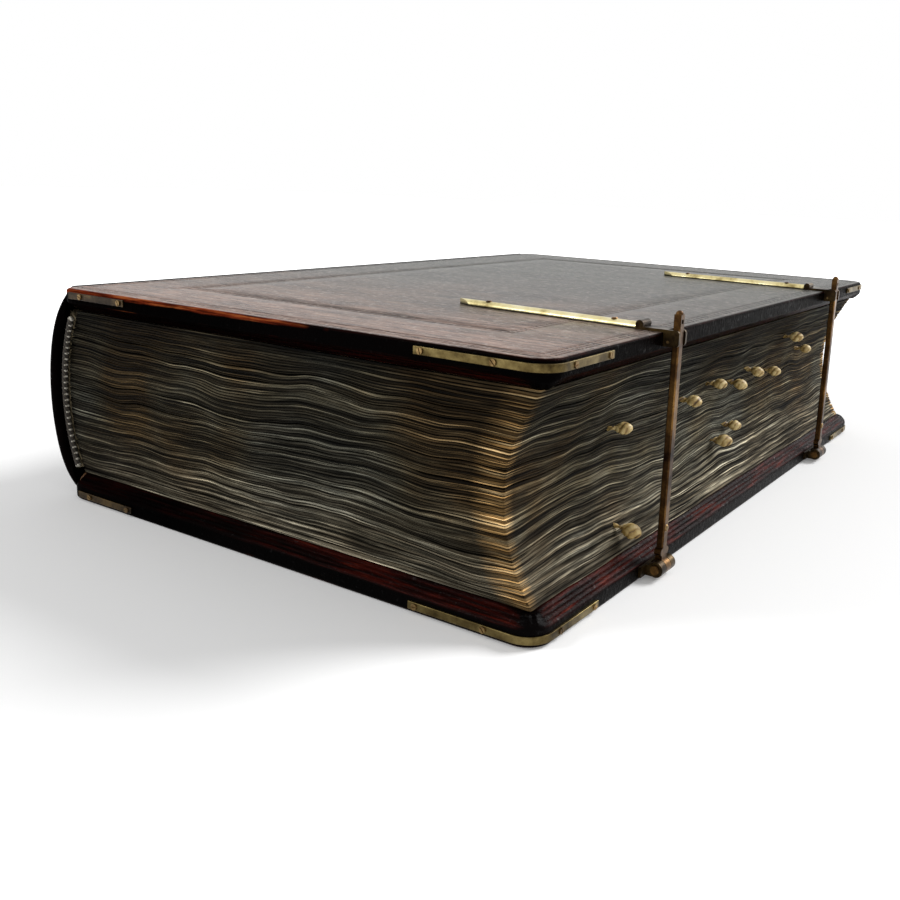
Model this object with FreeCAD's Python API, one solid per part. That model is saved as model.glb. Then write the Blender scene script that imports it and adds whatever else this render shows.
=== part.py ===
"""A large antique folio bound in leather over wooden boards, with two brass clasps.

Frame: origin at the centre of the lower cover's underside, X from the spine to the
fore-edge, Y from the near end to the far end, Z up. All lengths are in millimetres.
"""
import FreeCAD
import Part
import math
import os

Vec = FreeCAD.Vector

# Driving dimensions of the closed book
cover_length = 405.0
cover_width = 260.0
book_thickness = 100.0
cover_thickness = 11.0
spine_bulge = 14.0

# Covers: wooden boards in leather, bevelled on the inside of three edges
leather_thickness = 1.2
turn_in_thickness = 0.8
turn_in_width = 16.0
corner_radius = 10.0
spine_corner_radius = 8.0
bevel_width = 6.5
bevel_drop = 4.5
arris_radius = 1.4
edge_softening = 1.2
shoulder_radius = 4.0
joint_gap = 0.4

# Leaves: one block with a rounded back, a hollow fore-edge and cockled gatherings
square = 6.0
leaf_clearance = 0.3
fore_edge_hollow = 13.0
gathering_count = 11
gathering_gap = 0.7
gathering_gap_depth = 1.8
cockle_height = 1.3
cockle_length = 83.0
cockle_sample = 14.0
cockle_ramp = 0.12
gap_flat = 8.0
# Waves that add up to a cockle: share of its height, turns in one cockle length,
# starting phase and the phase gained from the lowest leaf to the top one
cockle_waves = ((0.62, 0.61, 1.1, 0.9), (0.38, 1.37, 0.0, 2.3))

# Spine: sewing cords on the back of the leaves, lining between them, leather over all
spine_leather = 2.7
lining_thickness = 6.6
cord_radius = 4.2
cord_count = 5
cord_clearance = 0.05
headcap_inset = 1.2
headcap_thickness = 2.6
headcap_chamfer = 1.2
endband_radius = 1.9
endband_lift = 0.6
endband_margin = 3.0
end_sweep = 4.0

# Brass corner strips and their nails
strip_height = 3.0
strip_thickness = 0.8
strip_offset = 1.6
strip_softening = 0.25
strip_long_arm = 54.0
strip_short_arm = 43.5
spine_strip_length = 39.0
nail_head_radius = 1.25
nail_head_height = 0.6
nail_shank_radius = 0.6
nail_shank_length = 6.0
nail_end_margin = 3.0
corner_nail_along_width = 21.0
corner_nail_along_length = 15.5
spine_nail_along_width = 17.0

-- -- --

→ Exercise prompt
Write out exactly the lines from the start of the material through the line with "two brass clasps.". No other output is expected.

→ Result below
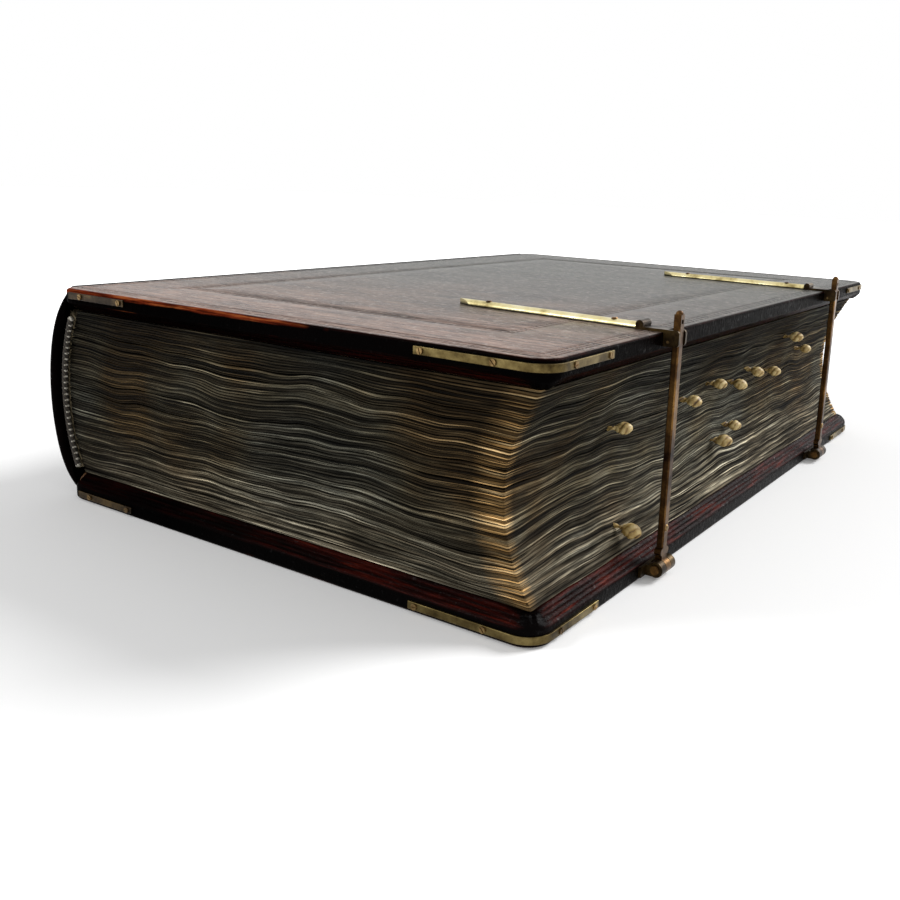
Model this object with FreeCAD's Python API, one solid per part. That model is saved as model.glb. Then write the Blender scene script that imports it and adds whatever else this render shows.
=== part.py ===
"""A large antique folio bound in leather over wooden boards, with two brass clasps.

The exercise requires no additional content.